Der BF1 und die BF2 leben derzeit nach ihrer Scheidung weiterhin im guten Einvernehmen in der gleichen Wohnung. Die BF2 ist in Österreich unbescholten und absolviert derzeit das dritte Semester des XXXX H-Bachelorstudiums „ XXXX “ in Vollzeitform. Sie hat am 30.05.2018 das ÖSD-Zertifikat B2 bestanden.

Beweiswürdigung

Die Äußerlichen Umstände des Herkommens der BF2 im Iran beruhen auf deren glaubwürdiger Aussage.

Betreffend eine relevante christliche Vorprägung im Iran waren die Angaben der BF2 im Verlauf und im Vergleich mit dem Vorprotokoll teilweise widersprüchlich und unplausibel.

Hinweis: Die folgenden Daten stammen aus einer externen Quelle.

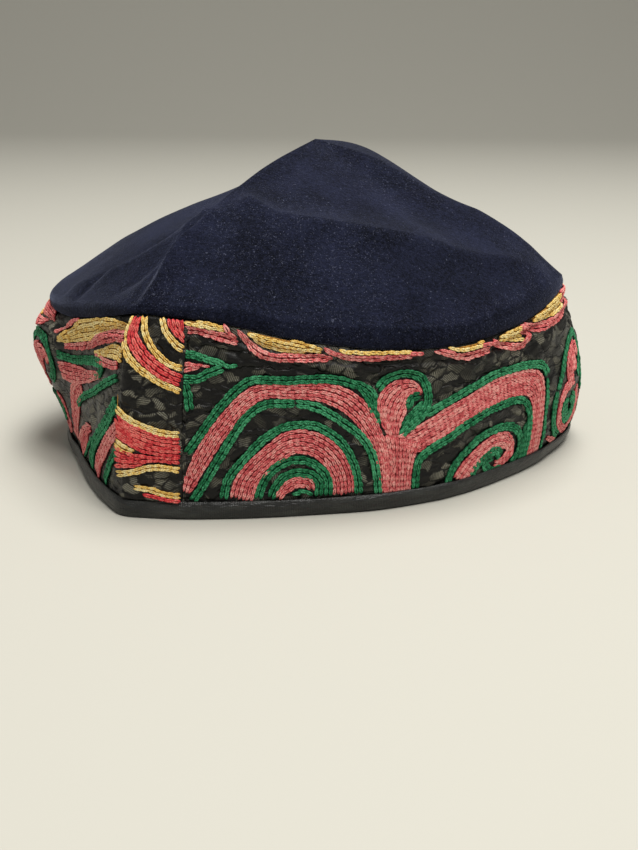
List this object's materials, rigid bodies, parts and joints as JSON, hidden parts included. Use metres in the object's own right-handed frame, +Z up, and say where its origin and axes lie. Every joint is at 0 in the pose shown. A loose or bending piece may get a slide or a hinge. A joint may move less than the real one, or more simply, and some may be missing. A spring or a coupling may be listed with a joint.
{
  "type": "tubeteika skullcap",
  "caption": "Peaked velvet skullcap with a scroll-embroidered band, an embroidered join strip at one corner and a bound rim, open below for the head.",
  "frame": {"origin": "middle of the cap's bounding box, on the surface that the bound rim stands on", "axes": "+Z up, from the rim towards the peak; +X along the cap's longest side, to the right seen from the front; -Y towards the front, where the join strip's corner is on the left"},
  "size_m": [0.202, 0.1774, 0.111],
  "materials": {
    "velvet": "dark navy cotton velvet with a short pile",
    "damask": "black figured satin with coloured chain stitch",
    "strip_damask": "black figured satin with red and yellow chain stitch",
    "binding_satin": "black satin binding with a soft sheen"
  },
  "bodies": {
    "root": {"crown": "velvet", "band": "damask", "join_strip": "strip_damask", "rim_binding": "binding_satin"}
  },
  "joints": []
}
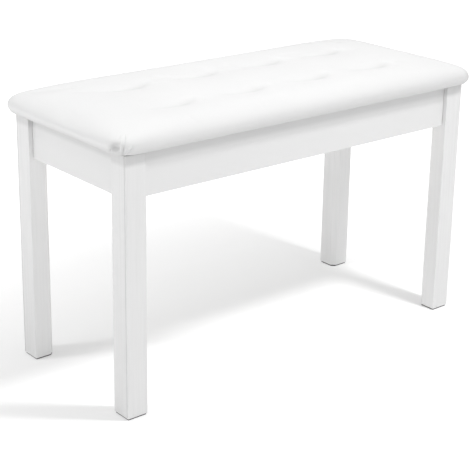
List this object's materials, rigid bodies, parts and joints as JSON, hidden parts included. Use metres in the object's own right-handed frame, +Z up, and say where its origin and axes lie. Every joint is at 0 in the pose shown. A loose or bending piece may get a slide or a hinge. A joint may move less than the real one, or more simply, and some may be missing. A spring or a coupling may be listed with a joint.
{
  "type": "piano bench",
  "caption": "Duet piano bench: tufted leather-covered seat lid, hinged over a music compartment, on straight square legs with plain aprons.",
  "frame": {"origin": "on the floor under the middle of the bench", "axes": "+Z up, +X along the bench's length, -Y towards the front, with the lid's hinges at +Y"},
  "size_m": [0.78, 0.342, 0.476],
  "materials": {
    "paint": "white satin paint over faint wood grain",
    "leather": "white satin synthetic leather",
    "foam": "open-cell polyurethane foam",
    "plywood": "sanded plywood",
    "raw_wood": "unfinished hardwood",
    "lining": "black non-woven cloth",
    "steel": "bright zinc plate",
    "rubber": "matt pale rubber",
    "felt": "pressed felt"
  },
  "bodies": {
    "frame": {"apron_front": "paint", "apron_left": "paint", "apron_rear": "paint", "apron_right": "paint", "bottom_panel": "plywood", "corner_block_front_left": "raw_wood", "corner_block_front_right": "raw_wood", "corner_block_rear_left": "raw_wood", "corner_block_rear_right": "raw_wood", "foot_pad_front_left": "felt", "foot_pad_front_right": "felt", "foot_pad_rear_left": "felt", "foot_pad_rear_right": "felt", "hinge_leaf_fixed_left": "steel", "hinge_leaf_fixed_right": "steel", "hinge_pin_left": "steel", "hinge_pin_right": "steel", "leg_bolt_front_left_lower": "steel", "leg_bolt_front_left_upper": "steel", "leg_bolt_front_right_lower": "steel", "leg_bolt_front_right_upper": "steel", "leg_bolt_rear_left_lower": "steel", "leg_bolt_rear_left_upper": "steel", "leg_bolt_rear_right_lower": "steel", "leg_bolt_rear_right_upper": "steel", "leg_front_left": "paint", "leg_front_right": "paint", "leg_rear_left": "paint", "leg_rear_right": "paint", "lid_bumper_front_left": "rubber", "lid_bumper_front_right": "rubber", "lid_bumper_rear_left": "rubber", "lid_bumper_rear_right": "rubber", "panel_cleat_front": "raw_wood", "panel_cleat_rear": "raw_wood", "stay_bracket_left": "steel", "stay_bracket_right": "steel", "stay_rivet_left": "steel", "stay_rivet_right": "steel", "washer_front_left_lower": "steel", "washer_front_left_upper": "steel", "washer_front_right_lower": "steel", "washer_front_right_upper": "steel", "washer_rear_left_lower": "steel", "washer_rear_left_upper": "steel", "washer_rear_right_lower": "steel", "washer_rear_right_upper": "steel"},
    "lid": {"seat_board": "plywood", "seat_foam": "foam", "seat_cover": "leather", "lid_lining": "lining", "hinge_leaf_moving_left": "steel", "hinge_leaf_moving_right": "steel", "stay_track_left": "steel", "stay_track_right": "steel"},
    "stay_arm_left": {"stay_arm_left": "steel"},
    "stay_arm_right": {"stay_arm_right": "steel"}
  },
  "joints": [
    {"name": "lid_hinge", "type": "hinge", "parent": "frame", "child": "lid", "pos_m": [0, 0.1533, 0.4326], "axis": [-1, 0, 0], "range_deg": [0, 70]},
    {"name": "stay_pivot_left", "type": "hinge", "parent": "frame", "child": "stay_arm_left", "pos_m": [-0.3402, 0.04497, 0.4135], "axis": [-1, 0, 0], "range_deg": [0, 140]},
    {"name": "stay_pivot_right", "type": "hinge", "parent": "frame", "child": "stay_arm_right", "pos_m": [0.3402, 0.04497, 0.4135], "axis": [-1, 0, 0], "range_deg": [0, 140]}
  ],
  "couplings": [
    {"joint": "stay_pivot_left", "follows": "lid_hinge", "ratio": 2},
    {"joint": "stay_pivot_right", "follows": "lid_hinge", "ratio": 2}
  ]
}
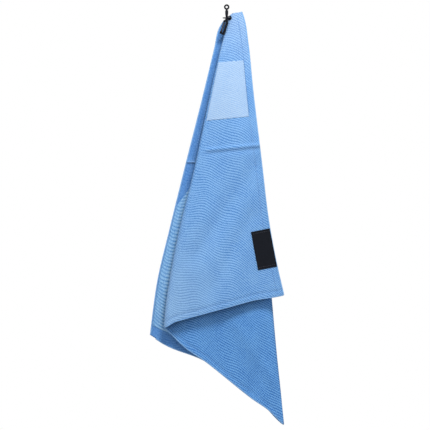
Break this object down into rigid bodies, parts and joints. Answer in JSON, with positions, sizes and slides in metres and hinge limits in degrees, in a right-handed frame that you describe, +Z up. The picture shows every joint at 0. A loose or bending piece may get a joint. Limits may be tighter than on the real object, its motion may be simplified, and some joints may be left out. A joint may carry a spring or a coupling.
{
  "type": "quick dry towel",
  "caption": "Square ribbed quick-dry towel folded in three as it hangs from a corner grommet, with a ring and a swivel snap clip.",
  "frame": {"origin": "centre of the hanging eye's bore", "axes": "+Z up, -Y towards the viewer of the towel's front, +X to that viewer's right"},
  "size_m": [0.189, 0.0368, 0.5951],
  "materials": {
    "towel_cloth": "ribbed microfibre, light blue",
    "hem_cloth": "turned and stitched microfibre hem",
    "label_cloth": "black woven label",
    "label_thread": "black thread",
    "black_metal": "black coated, satin",
    "gate_metal": "black coated, worn to grey at the edges",
    "spring_steel": "bright wire"
  },
  "bodies": {
    "eye": {"hang_eye": "black_metal"},
    "clip": {"clip_frame": "black_metal", "gate_pin": "gate_metal", "gate_spring": "spring_steel"},
    "gate": {"gate": "gate_metal"},
    "ring": {"link_ring": "black_metal"},
    "towel": {"main_cloth": "towel_cloth", "front_side_hem": "hem_cloth", "front_bottom_hem": "hem_cloth", "middle_hem": "hem_cloth", "rear_side_hem": "hem_cloth", "rear_bottom_hem": "hem_cloth", "rear_cross_seam": "hem_cloth", "side_label": "label_cloth", "label_stitches": "label_thread", "grommet_barrel": "black_metal", "grommet_washer": "black_metal"}
  },
  "joints": [
    {"name": "clip_swivel", "type": "hinge", "parent": "eye", "child": "clip", "pos_m": [0, 0, -0.0092], "axis": [0, 0, 1], "continuous": true},
    {"name": "gate_open", "type": "hinge", "parent": "clip", "child": "gate", "pos_m": [-0.00783, -0.00149, -0.03462], "axis": [-0.5455, 0.8192, 0.1772], "range_deg": [0, 11], "stiffness_Nm_per_rad": 0.0008, "springref_deg": -5.73},
    {"name": "ring_tilt", "type": "hinge", "parent": "clip", "child": "ring", "pos_m": [-0.00027, -0.0021, -0.0152], "axis": [1, 0, 0], "range_deg": [0, 20]},
    {"name": "towel_swing", "type": "hinge", "parent": "ring", "child": "towel", "pos_m": [0.004, 0.0049, -0.0152], "axis": [0, 1, 0], "range_deg": [-20, 20]}
  ]
}
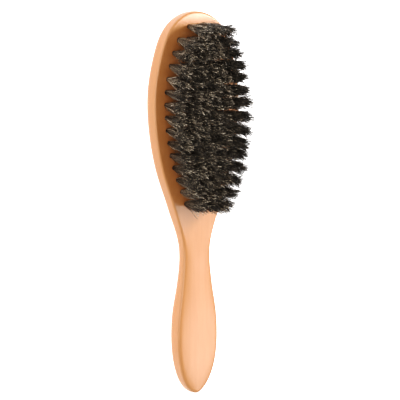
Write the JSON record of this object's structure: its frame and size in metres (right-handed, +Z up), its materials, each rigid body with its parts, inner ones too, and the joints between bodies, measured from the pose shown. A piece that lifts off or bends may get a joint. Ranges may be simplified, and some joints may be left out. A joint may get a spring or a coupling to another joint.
{
  "type": "body dry brush",
  "caption": "Wooden body dry brush: an oval drilled head with rows of dark natural bristle tufts, a slim neck and a swelling handle.",
  "frame": {"origin": "under the middle of the brush, on the flat back it rests on", "axes": "+X along the brush towards the head, +Y across its width, +Z up out of the bristled front face"},
  "size_m": [0.22, 0.0586, 0.0326],
  "materials": {
    "beech": "satin clear lacquer",
    "beech_lid": "satin clear lacquer",
    "bristle": "natural bristle fibres",
    "wire": "drawn"
  },
  "bodies": {
    "root": {"bristle_board": "beech", "back_lid": "beech_lid", "tuft_row_01": "bristle", "draw_wire_01": "wire", "tuft_row_02": "bristle", "draw_wire_02": "wire", "tuft_row_03": "bristle", "draw_wire_03": "wire", "tuft_row_04": "bristle", "draw_wire_04": "wire", "tuft_row_05": "bristle", "draw_wire_05": "wire", "tuft_row_06": "bristle", "draw_wire_06": "wire", "tuft_row_07": "bristle", "draw_wire_07": "wire", "tuft_row_08": "bristle", "draw_wire_08": "wire", "tuft_row_09": "bristle", "draw_wire_09": "wire", "tuft_row_10": "bristle", "draw_wire_10": "wire", "tuft_row_11": "bristle", "draw_wire_11": "wire", "tuft_row_12": "bristle", "draw_wire_12": "wire", "tuft_row_13": "bristle", "draw_wire_13": "wire", "tuft_row_14": "bristle", "draw_wire_14": "wire", "tuft_row_15": "bristle", "draw_wire_15": "wire"}
  },
  "joints": []
}
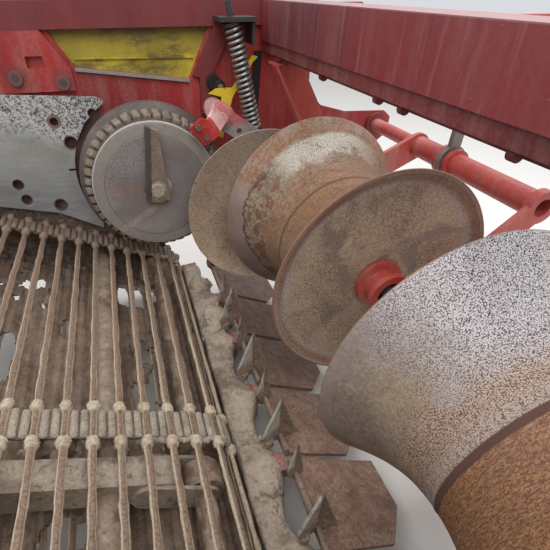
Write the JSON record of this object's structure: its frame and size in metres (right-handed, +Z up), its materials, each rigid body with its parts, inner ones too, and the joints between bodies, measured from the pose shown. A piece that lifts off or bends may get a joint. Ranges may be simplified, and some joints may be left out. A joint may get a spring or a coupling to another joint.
{
  "type": "potato digger lifting unit",
  "caption": "Lifting unit of a two-row potato digger: rod web between side frames, share plates, waisted row rollers, disc coulters and haulm rollers.",
  "frame": {"origin": "on the axis of the rear pivot, midway between the side frames", "axes": "+X forwards in the direction of travel, +Y to the machine's left along the rear pivot, +Z up"},
  "size_m": [1.896, 1.772, 0.8833],
  "materials": {
    "red_paint": "worn red paint with dust and mud",
    "dark_red_paint": "faded dark red paint with dust",
    "yellow_paint": "yellow paint with dried mud",
    "galvanised": "bare galvanised steel with scratches",
    "rusty_steel": "rusty steel, worn bright in patches",
    "muddy_steel": "steel under dried mud",
    "polished_steel": "steel rubbed smooth, with brown streaks",
    "grey_steel": "dull grey steel",
    "black_steel": "black spring steel worn bright",
    "web_rubber": "rubber belts and steel rods under dried mud",
    "tread_rubber": "smooth dark rubber with soil on the lugs",
    "flap_rubber": "black rubber"
  },
  "bodies": {
    "frame": {"side_frame_left": "red_paint", "side_frame_right": "red_paint", "side_panel_left": "yellow_paint", "side_panel_right": "yellow_paint", "cheek_plate_left": "galvanised", "cheek_plate_right": "galvanised", "wall_flap_left": "flap_rubber", "wall_flap_right": "flap_rubber", "bump_stop_left": "flap_rubber", "bump_stop_right": "flap_rubber", "web_bearings": "grey_steel", "front_beam": "dark_red_paint", "beam_rail": "red_paint", "lift_lugs": "red_paint", "carrier_rail": "red_paint", "tube_hangers": "grey_steel", "cross_tubes": "red_paint", "web": "web_rubber", "web_drive_shaft": "grey_steel", "nose_rollers": "muddy_steel", "support_beam": "muddy_steel", "support_rollers": "muddy_steel", "share_beam": "muddy_steel", "share_carriers": "red_paint", "share_blades": "rusty_steel", "share_guards": "muddy_steel", "front_strut_left": "red_paint", "front_strut_right": "red_paint", "haulm_bracket_left": "red_paint", "haulm_bracket_right": "red_paint", "coulter_arm_left": "red_paint", "coulter_arm_right": "red_paint", "coulter_clamp_left": "red_paint", "coulter_clamp_right": "red_paint", "arm_guard_left": "yellow_paint", "arm_guard_right": "yellow_paint", "coulter_spring_left": "black_steel", "coulter_spring_right": "black_steel", "spring_rod_left": "grey_steel", "spring_rod_right": "grey_steel"},
    "haulm_roller_left": {"haulm_tyre_left": "tread_rubber", "haulm_face_left": "polished_steel"},
    "coulter_disc_left": {"disc_left": "rusty_steel"},
    "diabolo_carrier_left": {"carrier_left": "red_paint", "diabolo_shaft_left": "grey_steel"},
    "diabolo_roller_left": {"diabolo_left": "rusty_steel", "diabolo_hubs_left": "red_paint"},
    "haulm_roller_right": {"haulm_tyre_right": "tread_rubber", "haulm_face_right": "polished_steel"},
    "coulter_disc_right": {"disc_right": "rusty_steel"},
    "diabolo_carrier_right": {"carrier_right": "red_paint", "diabolo_shaft_right": "grey_steel"},
    "diabolo_roller_right": {"diabolo_right": "rusty_steel", "diabolo_hubs_right": "red_paint"}
  },
  "joints": [
    {"name": "haulm_roller_spin_left", "type": "hinge", "parent": "frame", "child": "haulm_roller_left", "pos_m": [0.977, 0.72, 0.035], "axis": [0, 1, 0], "continuous": true},
    {"name": "coulter_disc_spin_left", "type": "hinge", "parent": "frame", "child": "coulter_disc_left", "pos_m": [1.292, 0.66, -0.052], "axis": [0, 1, 0], "continuous": true},
    {"name": "diabolo_carrier_swing_left", "type": "hinge", "parent": "frame", "child": "diabolo_carrier_left", "pos_m": [1.76, 0.3, 0.12], "axis": [0, 1, 0], "range_deg": [-8, 12]},
    {"name": "diabolo_roller_spin_left", "type": "hinge", "parent": "diabolo_carrier_left", "child": "diabolo_roller_left", "pos_m": [1.421, 0.3375, -0.038], "axis": [0, 1, 0], "continuous": true},
    {"name": "haulm_roller_spin_right", "type": "hinge", "parent": "frame", "child": "haulm_roller_right", "pos_m": [0.977, -0.72, 0.035], "axis": [0, 1, 0], "continuous": true},
    {"name": "coulter_disc_spin_right", "type": "hinge", "parent": "frame", "child": "coulter_disc_right", "pos_m": [1.292, -0.66, -0.052], "axis": [0, 1, 0], "continuous": true},
    {"name": "diabolo_carrier_swing_right", "type": "hinge", "parent": "frame", "child": "diabolo_carrier_right", "pos_m": [1.76, -0.3, 0.12], "axis": [0, 1, 0], "range_deg": [-8, 12]},
    {"name": "diabolo_roller_spin_right", "type": "hinge", "parent": "diabolo_carrier_right", "child": "diabolo_roller_right", "pos_m": [1.421, -0.3375, -0.038], "axis": [0, 1, 0], "continuous": true}
  ]
}
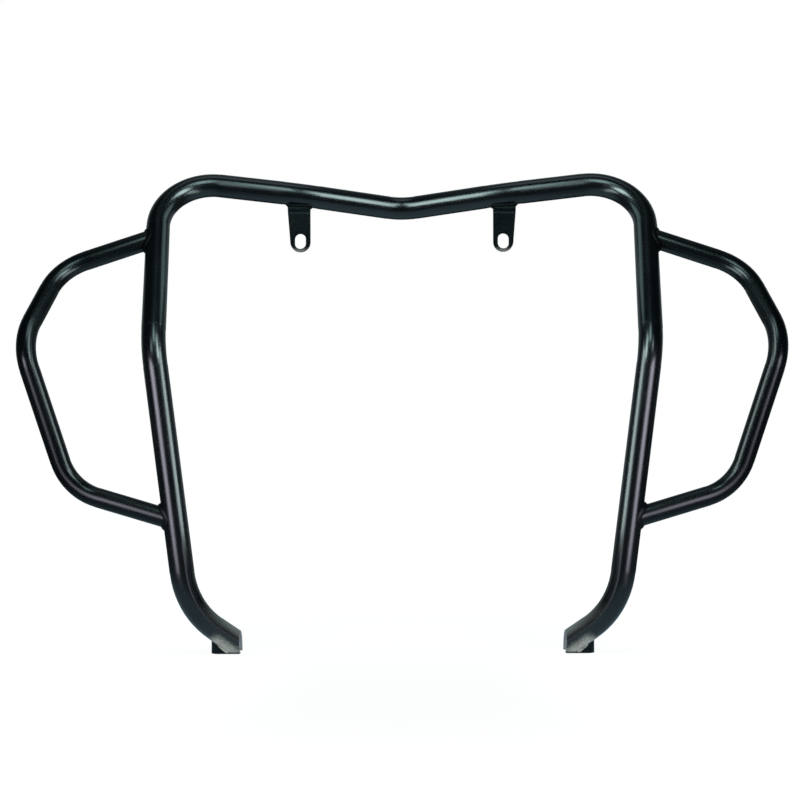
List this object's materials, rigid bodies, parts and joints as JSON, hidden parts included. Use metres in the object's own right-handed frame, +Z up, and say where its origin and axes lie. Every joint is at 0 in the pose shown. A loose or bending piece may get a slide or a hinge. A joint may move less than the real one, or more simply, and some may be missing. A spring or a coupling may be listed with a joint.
{
  "type": "motorcycle crash bars",
  "caption": "Black tubular crash bars: a bent hoop with a side loop on each leg, slotted lugs under the top bar and brackets at the feet.",
  "frame": {"origin": "midway between the bolt holes of the two foot brackets, on their common axis", "axes": "+X to the right as seen from in front, +Y back towards the motorcycle, +Z up"},
  "size_m": [0.7948, 0.1709, 0.5163],
  "materials": {
    "tube_coat": "black satin powder coat on steel tube",
    "plate_coat": "black satin powder coat on steel plate",
    "weld_coat": "black powder coat over a rippled weld bead",
    "foot_weld_metal": "rough pale weld with thin coating"
  },
  "bodies": {
    "root": {"hoop_tube": "tube_coat", "left_side_loop": "tube_coat", "right_side_loop": "tube_coat", "left_top_lug": "plate_coat", "right_top_lug": "plate_coat", "left_foot_bracket": "plate_coat", "right_foot_bracket": "plate_coat", "left_loop_top_weld": "weld_coat", "left_loop_bottom_weld": "weld_coat", "right_loop_top_weld": "weld_coat", "right_loop_bottom_weld": "weld_coat", "left_lug_weld": "weld_coat", "right_lug_weld": "weld_coat", "left_foot_weld": "foot_weld_metal", "right_foot_weld": "foot_weld_metal"}
  },
  "joints": []
}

Die etwa 4-jährige ununterbrochene Zugehörigkeit zur katholischen Kirche an den jeweiligen Wohnorten erschließt sich insbesondere aufgrund der sehr ausführlichen Stellungnahme des damaligen Dechants von XXXX , Mag. XXXX (AS 285 ff.) und dessen ausführlicher Vernehmung als Zeuge vor Gericht. Sie ist durch zahlreiche weitere vorgelegte Unterstützungs- und Bestätigungsschreiben untermauert. Persönliches Glaubenswissen und eine Motivation des Glaubenswechsels kam auch im Rahmen der Parteienvernehmung der BF2 hervor. Der Zeuge Mag. XXXX kennt beide BF glaubhaft über einen längeren Zeitraum und ist nach wie vor mit diesen in Kontakt. Seine Einschätzung betreffend die Ehrlichkeit der Glaubensüberzeugung war von merkbar persönlicher Kenntnis der BF getragen. Das Gericht hat keinen Grund, daran zu zweifeln.

Die Feststellungen zur Integration beruhen auf den vorliegenden Urkunden.

Rechtlich folgt:

Nach Ansicht des VfGH erfordert die Beachtung des verfassungsgesetzlich gewährleisteten Rechts auf Glaubens- und Gewissensfreiheit im Asylverfahren im konkreten Fall die Widerlegung, dass ein Religionswechsel aus innerer Überzeugung erfolgt ist, sobald aufgrund äußerer Tatsachen ein Wechsel der Religion aus innerer Überzeugung nicht unwahrscheinlich ist.

Die unzweifelhaft vorliegenden Umstände der Taufe und der etwa 4 Jahre umfassenden Aktivität der BF in katholischen Pfarrgemeinden mit Mitarbeit und individuellen Kontakten mit Gemeindemitgliedern, begründen solche äußere Tatsachen. Selbst angesichts der nicht feststellbaren christlichen Vorprägung im Iran kamen keine Umstände hervor, die diese Umstände widerlegt hätten.

Die belangte Behörde hat von ihrer Möglichkeit, den bekämpften Bescheid im Rahmen der mündlichen Verhandlung zu verteidigen, nicht Gebrauch gemacht.

Vor dem Hintergrund der Situation im Iran begründet eine innere Konversion zum christlichen Glauben für Muslime einen Asylgrund, wobei es sich in konkreto um einen Nachfluchtgrund handelt.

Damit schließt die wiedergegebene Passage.